By Melinda Gordon, M.Ed
Making S.E.N.S.E. Media
I drive a Chevy Malibu Maxx, a great model that they don’t make anymore. But now I’m embarrassed to drive a Chevrolet.
I’m all for promoting American car companies and keeping jobs local. But how low do companies have to stoop? We know that’s a rhetorical question. In fact, advertising companies continue to scrape the bottom of the moral barrel just to prey on the sucker in every crowd, the vulnerable voice in all of us, and to a new naïve audience of children.
Chevy has just taken a giant leap backwards in their recent ad campaigns.

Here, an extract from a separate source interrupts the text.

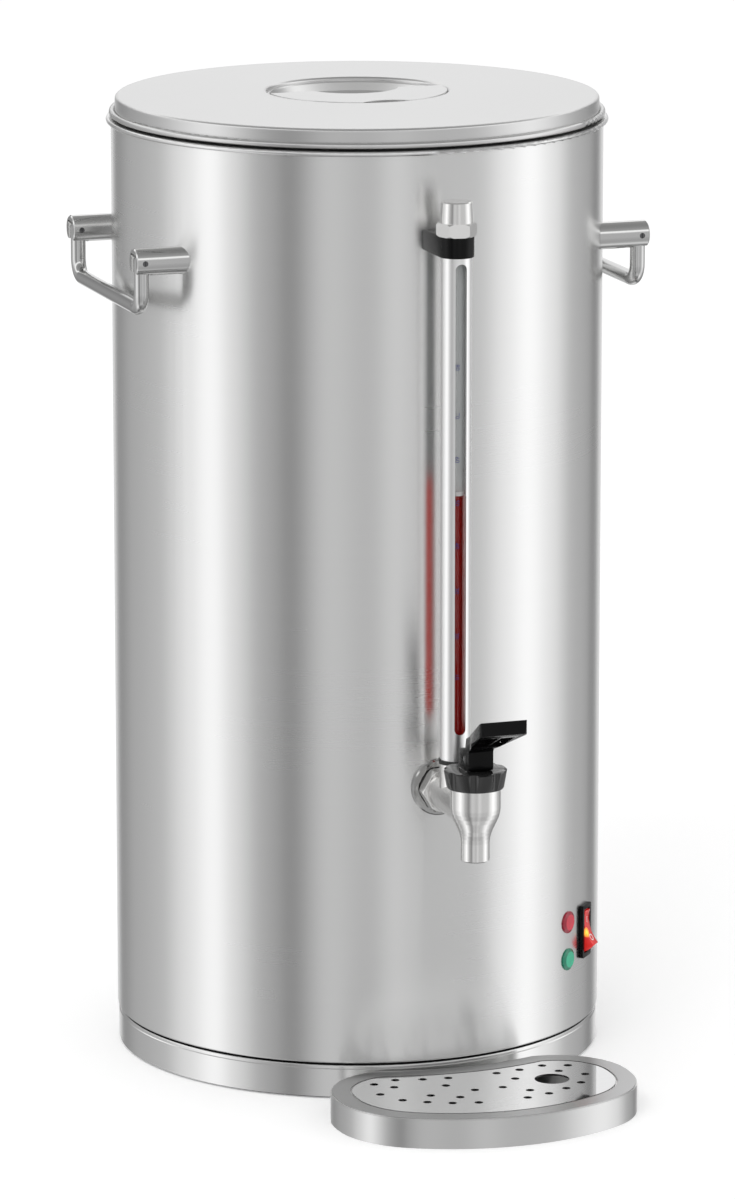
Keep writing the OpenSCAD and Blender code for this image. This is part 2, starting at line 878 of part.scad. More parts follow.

The one that bothers me the most is their: “You know you want a truck” ad which uses “kids” “not actors.”
One way to get a child interested in something is by showing a child on TV they can relate to, in hopes that the convinced child will go begging their parents for the item advertised. But can your child really convince you of what car to buy?
This is so wrong on so many levels. They do show other focus groups in a tongue-in-cheek, almost spoof-like manner of single ladies, “mature” people, and men with beards. These are bad enough because they encourage (tell) them all to prefer the stereotyped macho man with a truck.
But they go too far when they elicit responses from kids that stereotype a man with a truck as having pets like a German Shepherd dog, snake, or lizard as opposed to Sedan Man having “birds or something.” Luckily, the comments on Youtube show at least some bird loving owners offended by the insinuation that they are not truck-worthy or macho enough.
When the stereotypes come out of the “mouths of babes” I cannot casually dismiss it with, “Kids say the darndest things.” I hope parents and people everywhere cringe at this condoning of yet another generation buying into masculinity stereotypes.
One has to be living under a rock, as this ad campaign proves, to not notice the redefinition of men’s preferences and how people might be offended if they are not fitting neatly into this man-to-truck ratio. I truly hope this campaign annoyed as many people as it did me and caused the promotion to backfire. My daughter wants to buy a truck because she is an organic farmer and needs to haul produce to the farmers’ market. Will there come a day when that image is used to promote trucks to the next generation? I won’t hold my breath though she and her peers living closer to the source of things and nourishment give me great hope.